Friday, 14 December 2012

Tis the season to be careful.

I’m feeling a bit cynical today and my mood wasn’t helped when I read a report in the online Elmbridge News from the 28th November. It’s a standard press release from Ashford and St Peters Hospital and was intended to stop people with minor ailments which aren’t emergencies coming to A and E.

It said that “Ashford and St. Peter’s Hospitals NHS Foundation Trust is asking local people to think first before they visit the A&E department at St Peter’s Hospital.”

Yes, now I think of it I rather wish I had thought twice myself, although I didn’t have any control over where the ambulance took me.

The report continued; “The trust said that more people are coming to hospital as the weather gets colder, with A&E attendances about 20% higher than normal averages. David Fluck is a medical director at Ashford and St Peter’s Hospitals NHS foundation Trust. The report quoted him as saying;

“We are currently experiencing extremely high levels of activity in our A&E department and this is putting pressure on our services.”

It seems astonishing to me that the winter peak, which happens every year, is something which the hospital is unable to plan for. If you know that demand will go up by 20% every year, you would expect the hospital would increase staff at that time and reduce it at quieter periods.

In the same way, there are peaks of demand at the weekends and bank holidays, which are easily predictable and yet the cover isn’t there.
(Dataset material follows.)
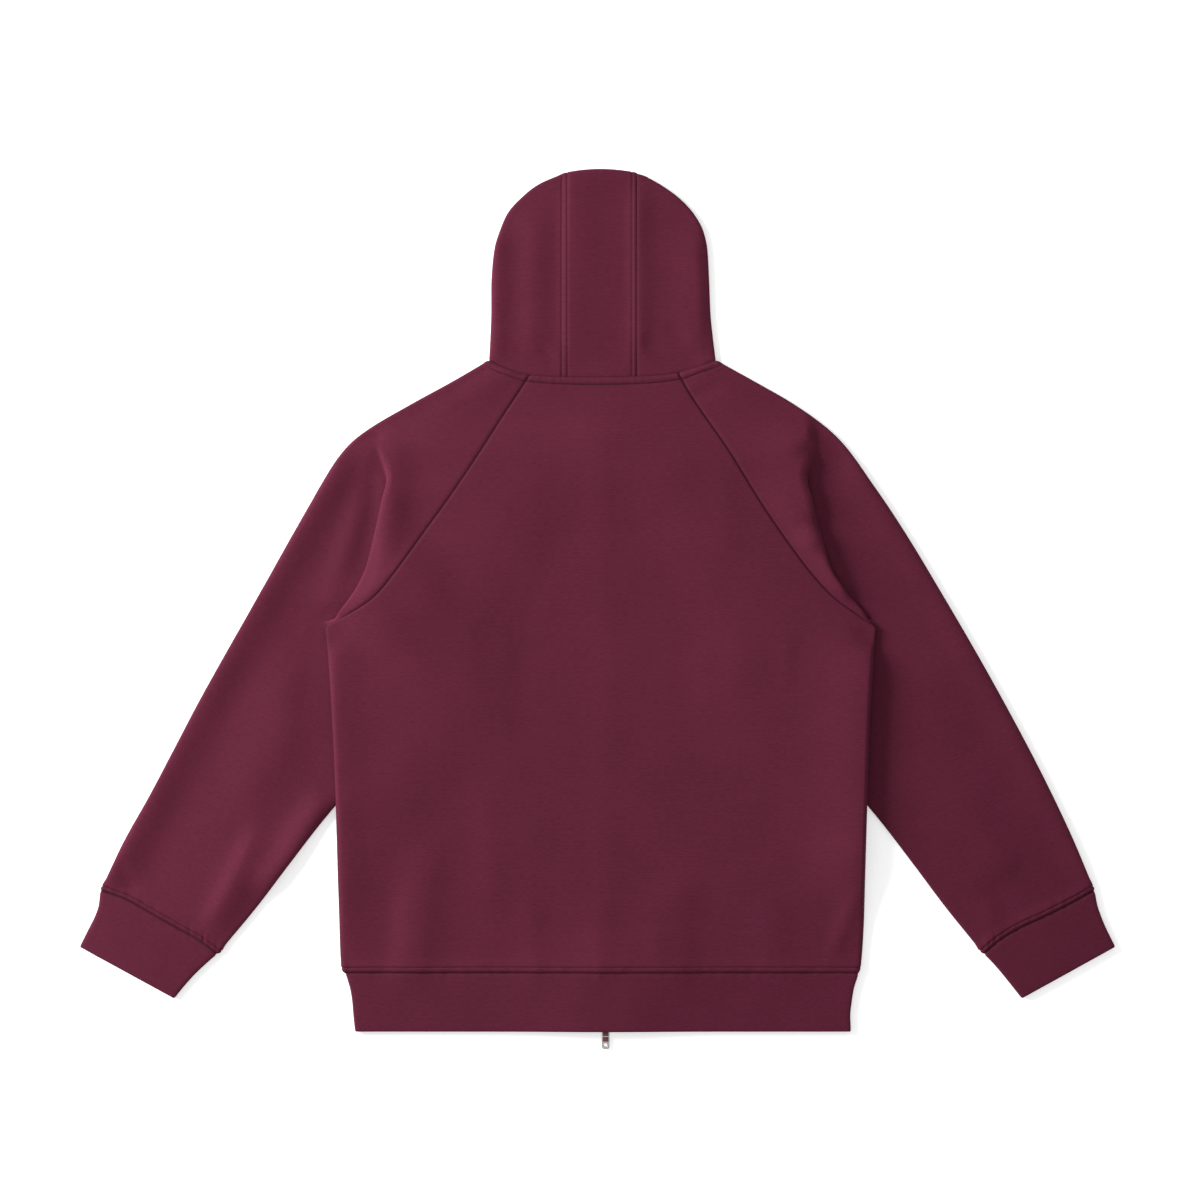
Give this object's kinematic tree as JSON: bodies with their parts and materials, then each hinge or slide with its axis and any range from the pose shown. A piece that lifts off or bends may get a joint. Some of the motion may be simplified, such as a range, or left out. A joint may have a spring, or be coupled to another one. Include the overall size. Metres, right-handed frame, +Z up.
{
  "type": "zip up hoodie",
  "caption": "Zip up raglan hoodie laid flat face down, with a three-panel hood, cuffs, a hem band and a two-way front zip.",
  "frame": {"origin": "under the middle of the whole garment's box, on the surface it lies on", "axes": "+Z up from the surface, out of the garment's back; +Y toward the top of the hood; the wearer's left sleeve lies toward -X"},
  "size_m": [1.1381, 0.9676, 0.0104],
  "materials": {
    "knit": "smooth heavy double-knit jersey in burgundy",
    "tape": "woven zip tape with coil teeth, burgundy",
    "metal": "bright nickel plated"
  },
  "bodies": {
    "garment": {"back_panel": "knit", "left_front": "knit", "right_front": "knit", "left_sleeve": "knit", "right_sleeve": "knit", "left_cuff": "knit", "right_cuff": "knit", "hem_band": "knit", "hood_center": "knit", "hood_left": "knit", "hood_right": "knit", "zip_tape_left": "tape", "zip_tape_right": "tape", "slider_lower": "metal", "slider_upper": "metal"},
    "lower_pull": {"pull_lower": "metal"},
    "upper_pull": {"pull_upper": "metal"}
  },
  "joints": [
    {"name": "lower_pull_hinge", "type": "hinge", "parent": "garment", "child": "lower_pull", "pos_m": [0.0084, -0.455, 0.00172], "axis": [1, 0, 0], "range_deg": [0, 175]},
    {"name": "upper_pull_hinge", "type": "hinge", "parent": "garment", "child": "upper_pull", "pos_m": [0.0084, 0.173, 0.00172], "axis": [1, 0, 0], "range_deg": [0, 175]}
  ]
}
My first reaction would be that it is all down to money except that sensible hospitals save time and money by operating a triage system to separate out the urgent cases needing Doctors from minor problems needing a Nurse or advice.

In a while I’ll post extracts from a Daily Mail article dealing with the “nine to five” culture in A and E’s throughout the country but I do need to edit it down and work out how I can separately post the whole item for those who are interested in the detail.  In particular there are some very serious statistics about the increased chances of bad outcomes if you are unlucky enough to fall ill at the weekend. If you have a stroke, you are likely to be in serious trouble.

I, of course, would add that bank holidays are also a very bad time to fall seriously ill. I’ve got my fingers crossed for Christmas, I can tell you!